Well OK. I buy that. Then you have to throw out the GCMs because they are all tuned. Where does that leave you?
No. You have to look carefully at the GCMs to see whether the parameters used have a physical basis, or else are justified in some other way (experimental evidence etc). Also, you need to look at the ability of the model to correctly replicate observations of a wide range of spatial and temporal relationships - there is a very large amount of independent test data. Paametrised models that fit much more independent data than is allowed by the parameters indicate real skill.

I agree, without carefully going through this you do not know how skillfull are the models. And doing this is very complex. But sometimes the world is like that.

Dismissing GCMs without this careful checking is improper, though I agree that assuming they have great predictive power without looking at which parameters are dynamical (based on physics) and which curve fitting would be equally improper.

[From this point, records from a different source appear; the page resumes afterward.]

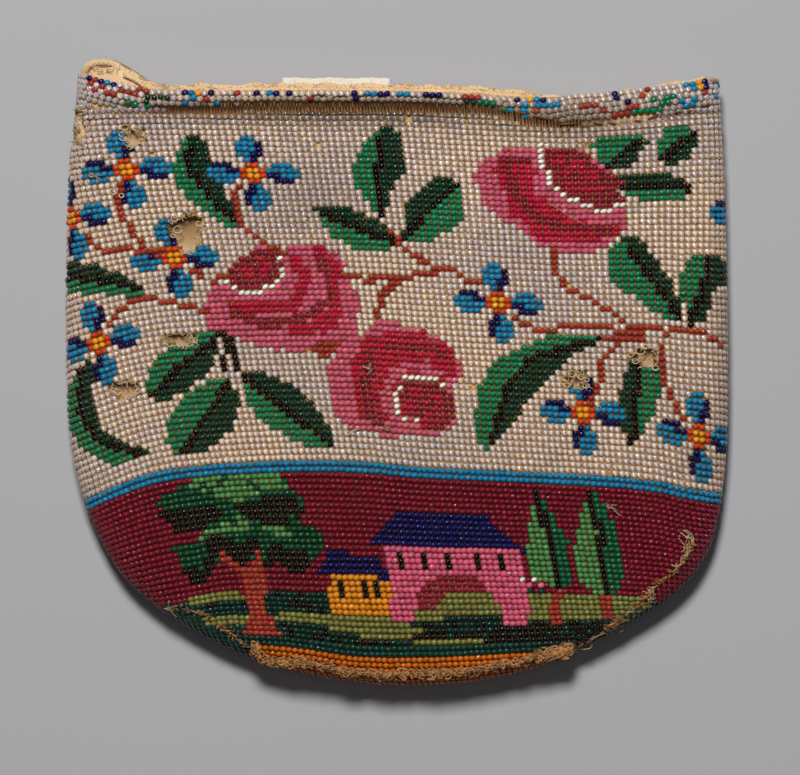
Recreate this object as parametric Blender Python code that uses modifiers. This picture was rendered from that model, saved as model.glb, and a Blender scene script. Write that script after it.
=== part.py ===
# Bead-knitted bag with a rounded bottom, lying flat with its front up.
# Metres, +Z up. X runs across the bag and +Y towards its mouth.

import math

import bmesh
import bpy
import numpy as np

# Driving sizes

BAG_WIDTH = 0.1765
BAG_LENGTH = 0.1628
BAG_THICKNESS = 0.0128
WALL = 0.0019
EDGE_ROLL = 0.0090
CROWN = 0.0010
SOFT_WAVE = 0.0004
WAVE_ACROSS = 0.021
WAVE_ALONG = 0.027
RIM_PROUD = 0.0011
RIM_WIDTH_SIDE = 0.0080
RIM_WIDTH_MIDDLE = 0.0032
GROOVE_WIDTH = 0.0042
GROOVE_DEPTH = 0.0008
MOUTH_OVERCUT = 0.004
FIELD_TOP_DROP = 0.004
HOLE_RAGGED = 0.14
HOLE_FRAYED = 0.08
LINING = 0.0005
CLEARANCE = 0.0003
FIELD_THICKNESS = 0.0006
FIELD_EDGE = 0.0016
BAND_WIDTH = 0.0029
STEM_WIDTH = 0.0017
TRUNK_WIDTH = 0.0031
PALE_LINE_WIDTH = 0.0016
FLOWER_REACH = 0.0098
FLOWER_HUB = 0.0034
FLOWER_EYE = 0.0019
FLOWER_TURN = math.radians(9)
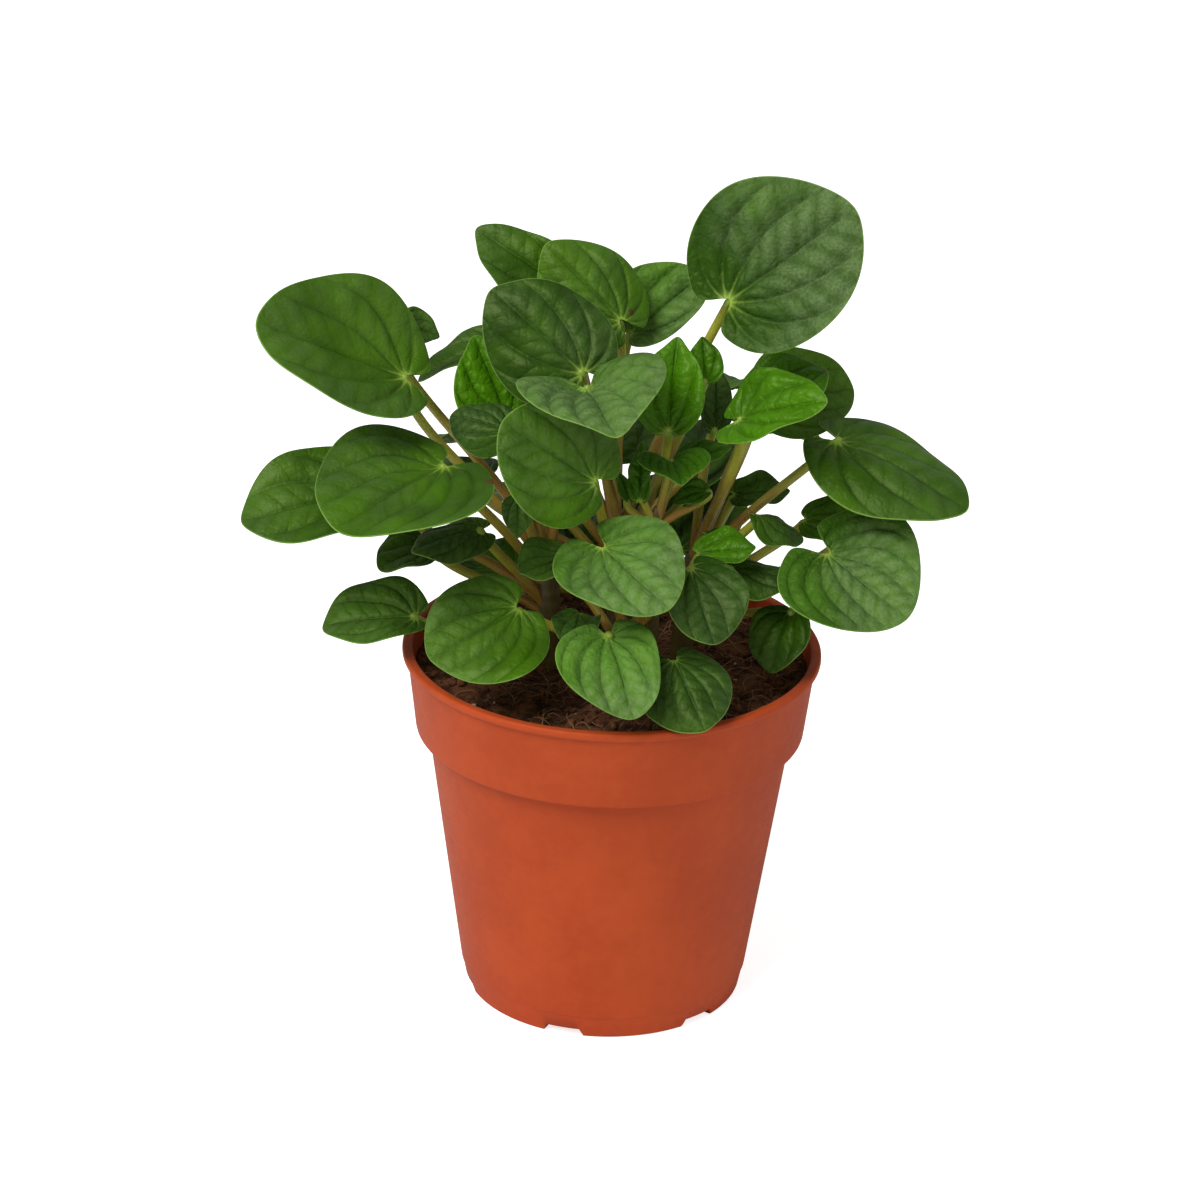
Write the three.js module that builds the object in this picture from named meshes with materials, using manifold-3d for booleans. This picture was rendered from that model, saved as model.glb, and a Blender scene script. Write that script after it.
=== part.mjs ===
// A peperomia in a thin-walled grow pot, in millimetres with +Z up.
// The origin is on the pot's axis, in the plane that its feet stand on; the plant is seen best from -Y.
import * as THREE from 'three';
import { mergeVertices } from 'three/addons/utils/BufferGeometryUtils.js';
import Module from 'manifold-3d';

const wasm = await Module();
wasm.setup();

// ---------------------------------------------------------------- driving dimensions

const GAP = 0.3;                    // clearance between pieces that touch
const WELD = 1e-4;                  // corners closer than this are one

const POT = {
  height: 92.7,
  wall: 1.3,
  footRadius: 35,
  footHeight: 6,                    // faint line round the pot where the foot starts
  wallFootRadius: 36.2,
  wallTopRadius: 45.8,
  ledgeHeight: 71,                  // where the collar steps out
  collarFootRadius: 48.8,
  collarTopRadius: 51.2,
  lipRadius: 52.5,
  lipHeight: 2.2,
  floorHeight: 4.6,                 // underside of the raised floor
  floorThickness: 1.6,
  footRing: 3.2,                    // width of the ring that the pot stands on
  edge: 0.4,                        // how far its sharp edges are taken off
  segments: 48,
};

const NOTCH = { count: 6, first: -106, width: 10.5, height: 2.2, slant: 1, depth: 8, outside: 1 };
const DRAIN = { count: 6, radius: 3.6, circle: 24, sides: 10 };

const SOIL = {
  level: 86.5,
  bump: 0.8,                        // half the height of its rises and hollows
  rolls: { x: 7, y: 8.5, phase: 1.2 },
  ripples: { length: 5, slant: 1.3, phase: 0.5, share: 0.6 },
  rings: 5,
  segments: 30,
  holeDepth: 18,                    // the stems stand in plain holes, a little wider than they are
  holeGap: 0.8,
  holeSides: 8,
};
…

The IPCC report you will see notes that systematic errors in GCMs cannot be ruled out, and takes its judgement from the confluence of a number of independent lines of evidence only one of which is dependent on GCMs.
Tom,

Let me explain to you how GCMs are tuned. They take data from a certain period say 1950 to 2010. They divide it in half. 1950 to 1980 and then 1980 to 2010. They use 1/2 the period to tune and the other half to check the tuning. And why do they have to do that? Because the tolerances for a lot of the parameters are quite wide. Clouds say. But there are others. And of course depending on the sensitivity assigned to CO2 the tunings will be different.

And you know what else they do? Every 5 years at least they retune the models. This tends to limit the divergence. But it is all one big curve fitting exercise because the computers are not fast enough nor are the models fine grained enough to make a model that works totally from first principles. I thought you knew something about the subject.

I'm going with a coming little ice age. If it doesn't come in 5 years get back to me. If it does you might want to rethink your faith in CO2. Me? My faith in CO2 was broken by about 2005. And it was totally broken this year. Admirable of you to keep the faith. If temperature start rising again I'll reevaluate my position. Do you think you can arrange for that?